En théorie, cette guerre commence en 1756, mais en réalité, on ne saurait omettre les combats de 1755, en particulier la déculottée prise par le général Braddock à Fort Duquesne. Il est battu à plate couture dans les conditions les plus humiliantes (les Anglais abandonnent leurs blessés), capturé et tué dans les pires tortures. Français et Indiens ont donc l’avantage (cette situation se retournera; la France perdra cette guerre). Chez les Indiens, l’espoir se lève. Ils croient qu’ils arriveront à chasser de leurs terre ces Anglais (et assimilés) qui leur volent chaque jour un peu plus de terre. La révolte est générale. Toute implantation situé un peu trop à l’ouest subit une attaque. Les habitants sont terrorisés et demandent de l’aide aux autorités de Philadelphie, qui tergiversent. En particulier, Quakers, Mennonites et autres Plain People font remarquer qu’elles sont non-violentes et devraient être dispensées de service militaire.
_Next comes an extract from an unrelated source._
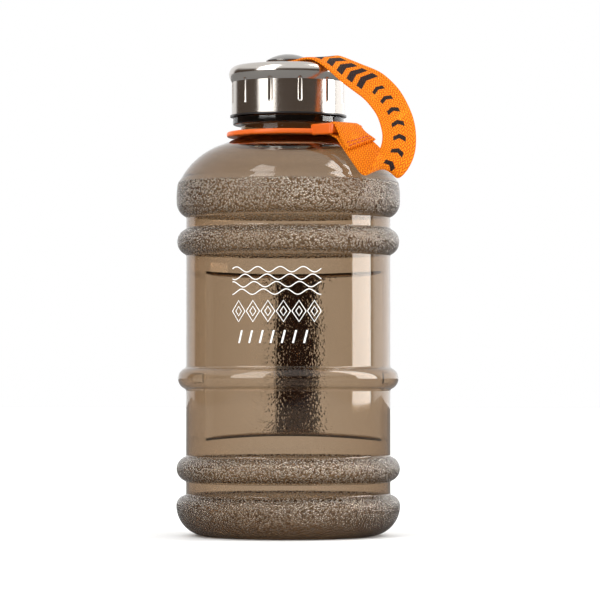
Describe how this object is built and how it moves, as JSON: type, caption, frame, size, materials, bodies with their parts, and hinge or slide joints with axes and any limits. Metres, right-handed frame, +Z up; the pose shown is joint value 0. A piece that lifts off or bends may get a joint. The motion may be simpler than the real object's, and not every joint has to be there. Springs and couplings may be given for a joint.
{
  "type": "large water jug",
  "caption": "Large ringed see-through water jug with a moulded back grip, a fluted steel screw cap and a webbing carry strap from neck ring to cap button.",
  "frame": {"origin": "centre of the foot, on the surface that the jug stands on", "axes": "+Z up along the neck and the cap's thread, -Y towards the printed front, +Y towards the grip at the back, +X to the right seen from the front"},
  "size_m": [0.1429, 0.1296, 0.2792],
  "materials": {
    "bottle_plastic": "clear smoke-brown plastic, polished, with grained bands",
    "ring_plastic": "glossy orange moulded plastic",
    "webbing": "orange woven webbing with dark printed bars",
    "thread": "dark orange sewing thread",
    "cap_steel": "brushed stainless steel",
    "insert_plastic": "black moulded plastic",
    "silicone": "soft pale silicone",
    "button_steel": "polished steel",
    "screw_steel": "plain steel"
  },
  "bodies": {
    "bottle": {"bottle": "bottle_plastic"},
    "ring": {"neck_ring": "ring_plastic", "strap_loop": "webbing", "strap_stitching": "thread"},
    "strap_end": {"strap_cap_end": "webbing"},
    "post": {"strap_button": "button_steel", "button_screw": "screw_steel", "button_washer": "screw_steel"},
    "cap": {"cap_shell": "cap_steel", "cap_insert": "insert_plastic", "cap_liner": "silicone"}
  },
  "joints": [
    {"name": "ring_swivel", "type": "hinge", "parent": "bottle", "child": "ring", "pos_m": [0, 0, 0.2322], "axis": [0, 0, 1], "continuous": true},
    {"name": "strap_lift", "type": "slide", "parent": "ring", "child": "strap_end", "axis": [0, 0, 1], "range_m": [0, 0.0061]},
    {"name": "cap_lift", "type": "slide", "parent": "bottle", "child": "post", "axis": [0, 0, 1], "range_m": [0, 0.0061]},
    {"name": "cap_turn", "type": "hinge", "parent": "post", "child": "cap", "pos_m": [0, 0, 0.2665], "axis": [0, 0, 1], "range_deg": [0, 540]}
  ],
  "couplings": [
    {"joint": "cap_lift", "follows": "cap_turn", "m_per_rad": 0.00063662},
    {"joint": "strap_lift", "follows": "cap_turn", "m_per_rad": 0.00063662}
  ]
}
Les gens des frontières sont ulcérés contre ces barbus confortablement installés à l’est du pays, qui sont prêts à les laisser scalper plutôt que de se battre pour venir à leur secours. En sens inverse, les barbus n’ont pas la moindre intention de changer de position. C’est pour vivre librement leur religion, qui inclut la non-violence, qu’ils sont venus en Amérique. Ils y ont longtemps vécu sans problèmes avec les Indiens. Tout simplement parce que les problèmes, ils ne cherchaient pas. Ils s’égosillent depuis de nombreuses années à mettre en garde les arrivants contre la tentation de vivre en squatter. Si on les avait écoutés… mais on ne risquait pas de les écouter… depuis que les bateaux arrivent plusieurs fois par an avec des cargaisons entières d’immigrants, la cause de la paix est perdue.